• _WHAT IS BEING ASKED_
Repeat the whole listing below, word for word.

• _DATA SEGMENT_

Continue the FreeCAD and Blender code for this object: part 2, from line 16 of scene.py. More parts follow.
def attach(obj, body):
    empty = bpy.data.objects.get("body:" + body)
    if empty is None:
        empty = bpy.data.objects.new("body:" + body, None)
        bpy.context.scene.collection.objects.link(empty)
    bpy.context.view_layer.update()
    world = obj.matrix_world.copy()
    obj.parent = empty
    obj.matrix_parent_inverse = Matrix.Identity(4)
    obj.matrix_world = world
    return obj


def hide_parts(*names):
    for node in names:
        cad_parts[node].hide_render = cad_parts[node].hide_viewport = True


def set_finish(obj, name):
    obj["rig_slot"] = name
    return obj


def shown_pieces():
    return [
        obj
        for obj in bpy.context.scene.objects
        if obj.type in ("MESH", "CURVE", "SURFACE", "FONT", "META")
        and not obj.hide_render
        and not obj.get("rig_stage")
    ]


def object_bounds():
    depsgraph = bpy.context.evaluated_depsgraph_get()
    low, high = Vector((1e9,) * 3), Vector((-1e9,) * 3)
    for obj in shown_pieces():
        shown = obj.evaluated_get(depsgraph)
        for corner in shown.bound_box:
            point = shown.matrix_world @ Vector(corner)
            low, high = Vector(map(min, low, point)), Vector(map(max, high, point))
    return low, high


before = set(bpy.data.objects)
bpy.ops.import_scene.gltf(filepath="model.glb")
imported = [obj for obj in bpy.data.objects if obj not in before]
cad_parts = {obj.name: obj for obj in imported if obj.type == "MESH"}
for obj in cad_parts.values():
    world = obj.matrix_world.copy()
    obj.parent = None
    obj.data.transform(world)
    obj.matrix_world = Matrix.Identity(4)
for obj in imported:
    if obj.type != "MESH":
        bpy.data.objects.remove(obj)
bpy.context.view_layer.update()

• _ANSWER FOR THE TASK_
Continue the FreeCAD and Blender code for this object: part 2, from line 16 of scene.py. More parts follow.
def attach(obj, body):
    empty = bpy.data.objects.get("body:" + body)
    if empty is None:
        empty = bpy.data.objects.new("body:" + body, None)
        bpy.context.scene.collection.objects.link(empty)
    bpy.context.view_layer.update()
    world = obj.matrix_world.copy()
    obj.parent = empty
    obj.matrix_parent_inverse = Matrix.Identity(4)
    obj.matrix_world = world
    return obj


def hide_parts(*names):
    for node in names:
        cad_parts[node].hide_render = cad_parts[node].hide_viewport = True


def set_finish(obj, name):
    obj["rig_slot"] = name
    return obj


def shown_pieces():
    return [
        obj
        for obj in bpy.context.scene.objects
        if obj.type in ("MESH", "CURVE", "SURFACE", "FONT", "META")
        and not obj.hide_render
        and not obj.get("rig_stage")
    ]


def object_bounds():
    depsgraph = bpy.context.evaluated_depsgraph_get()
    low, high = Vector((1e9,) * 3), Vector((-1e9,) * 3)
    for obj in shown_pieces():
        shown = obj.evaluated_get(depsgraph)
        for corner in shown.bound_box:
            point = shown.matrix_world @ Vector(corner)
            low, high = Vector(map(min, low, point)), Vector(map(max, high, point))
    return low, high


before = set(bpy.data.objects)
bpy.ops.import_scene.gltf(filepath="model.glb")
imported = [obj for obj in bpy.data.objects if obj not in before]
cad_parts = {obj.name: obj for obj in imported if obj.type == "MESH"}
for obj in cad_parts.values():
    world = obj.matrix_world.copy()
    obj.parent = None
    obj.data.transform(world)
    obj.matrix_world = Matrix.Identity(4)
for obj in imported:
    if obj.type != "MESH":
        bpy.data.objects.remove(obj)
bpy.context.view_layer.update()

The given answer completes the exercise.